When I was a little older my paternal grandmother, who was a horrible person in every respect (I won’t approach the racism), regaled me with a story of when I was perhaps two, and she saw me trying to make a bologna sandwich with green luncheon meat. Which… tracks, yes.

Come to it, when I was really young they did that thing of, if you’re bad you don’t get to eat, right. And I was “bad” all the time because I was a weeper. It seemed like everything made me cry. So I just got used to self-punishing and keeping out of the way.

I’m 6’5″ now. I wonder how tall I’d be if I weren’t malnourished most of my life. I wonder if this has anything to do with how late puberty hit me.

Every so often my father would scream at me that I was anorexic. And, then, well, that was the end of it. He just needed to scream that at me, so that I knew it. It wasn’t technically true; I was just scrawny, as I remain. But let’s just say that I was. Do a little math. Why does one imagine I might be that way?

Both my parents were… shall we say, deficient, as people. It’s not my job to sort through or apologize for what damage may have brought them to the point that I entered the story; they were who they were, and they were the kind of people Roald Dahl served to illustrate. Of the two I think my father took a little pity on me, inasmuch as when he happened to be stuck with me and we were out of the house he would always take me for fast food. Often my choice. So there was that. When he had to be there and see that I existed in front of him, occasionally I received the bare minimum of care.

Too much contact, though, made him uncomfortable.
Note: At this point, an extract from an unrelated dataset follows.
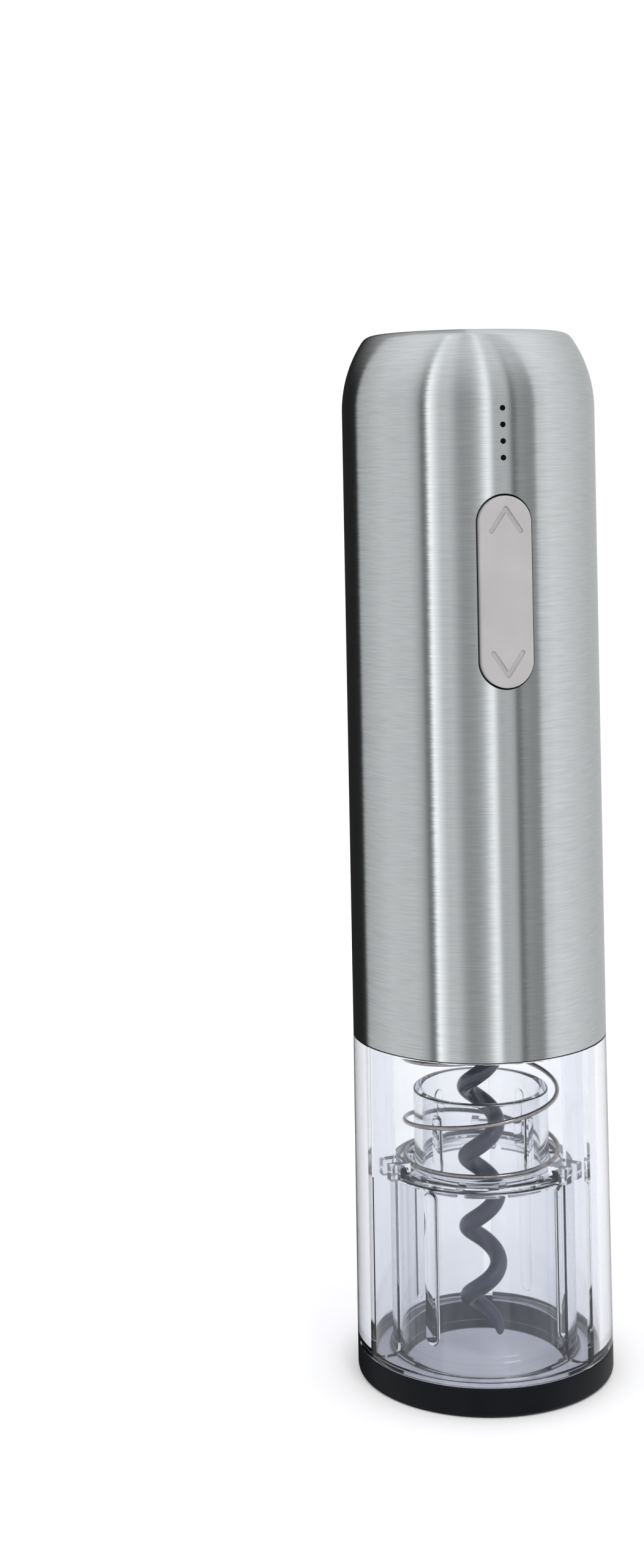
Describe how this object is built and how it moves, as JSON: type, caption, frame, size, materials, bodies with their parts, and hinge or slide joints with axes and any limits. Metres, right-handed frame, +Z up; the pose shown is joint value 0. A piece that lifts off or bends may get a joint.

If he could get rid of me he would. I’ve already talked about the mall thing, where he’d dump me all afternoon, evening, and night until closing, because he didn’t want me to burn down the house, as he put it every time, but if I chanced to burn down the mall then that was out of his hands. If he remembered he’d give me five dollars for pizza. But with my training, I could easily not-eat—especially if there was a new game in the arcade. Something that introduced new ideas, like Rolling Thunder or OutRun or Double Dragon or Rastan. Or one of a few favorites that happened to cycle back in somehow, like Vs. The Goonies.

As I unpack the tangle of disasters that has brought me to my current situation, I gain more and more perspective on the complicated intersection of ways in which I was set up to fail in life.

My whole response to any scenario, I was taught: go away; don’t remind anyone that you exist; keep quiet, don’t show any emotion; don’t give them reason to punish you. I was taught to be a non-entity, to want nothing, not to attend to my own needs if I even knew them. I’m a bad student, but eventually I learned.

If I make myself invisible enough, I an rewarded with neglect instead of active abuse. So, I can stay quiet. I can make myself sit still. I can just not ask for anything. Ignore my bodily functions. Remove myself from the equation, remove myself from myself. 

Maybe I should eat something.

Between all this and my lack of romantic or sexual attraction, such that every relationship I’ve been in has been a matter of other people inveigling themselves into my life, telling me they’re my best friend until I rely on them, then handing me this ultimatum where for the friendship to continue it must do so on their terms, to which I have replied, “no, don’t go; I’ll do what you say; I’ll be good,” I can recognize a few central mechanics to the manner in which my life has, historically, sucked.

Of course now, as I approach my 42nd birthday, I have begun to learn my own systems—as opposed to the whims of narcissism that have shaped my my every fear and expectation for the first two score of my knowledge. So we’re not great, but we are at a turning point. Had I the capacity to cope with everyday life, and could I support myself financially, I would be well on the path to hunky-dory, and could begin to address some bigger structural issues. For now… I have a quesadilla in the oven.

Got to eat, Azure.

The Longest Yarn

Every so often I feel like a girl. And my whole body gets warm. The world starts to feel real. Everything begins to make a little sense; I feel connected to some kind of a story. It just comes to me, a realization. A toggle. And there it is, and somehow I’m human. Complete.

I’m not used to feeling like anything. Just this fuzzy ball of consciousness, resenting my humanity. This goes back forever. As far back as memories make sense. I’ve been an abstraction, unable to recognize or tolerate the entity holding my place in this game I cannot understand.

Now there’s this anchor. I’m still a space cadet, and I’ve got a whole host of distractions. But, I have a tether to this body and the world it inhabits, and now I know the truth, and sometimes when I don’t think about it, I find myself back on the ground. And I finally get it.

This is that sense of self it seems that everyone else has by default. They’re worn and damaged and a big old mess that I need to keep toiling away to repair, but they exist, and I like the model and the controls make a kind of sense to me. Sometimes I wake up, and they’re me.

And it’s just… kind of astonishing. There I am. There I’ve always been. What did I wake up from? It’s like that morning haze where you clear away the dream logic and sort out where you are and what day it is and what you need to do this afternoon. Except so much more vivid.

It comes when it comes; brains do what they do. When it does, it may follow my evening meds. It’s not hard to connect those dots. What strikes me, though, is how not just right but transparent it feels: this wave of Self and Reality and Truth. The pills are only a catalyst.

This gender business, I don’t mean to play by anyone else’s rules. I’ve been messed up for far too long, and this is my own scenario to sort. I’m going with whatever seems true and correct. And where I get that wrong, I will adjust. I’m a girl, in the lower-case. I’m just me.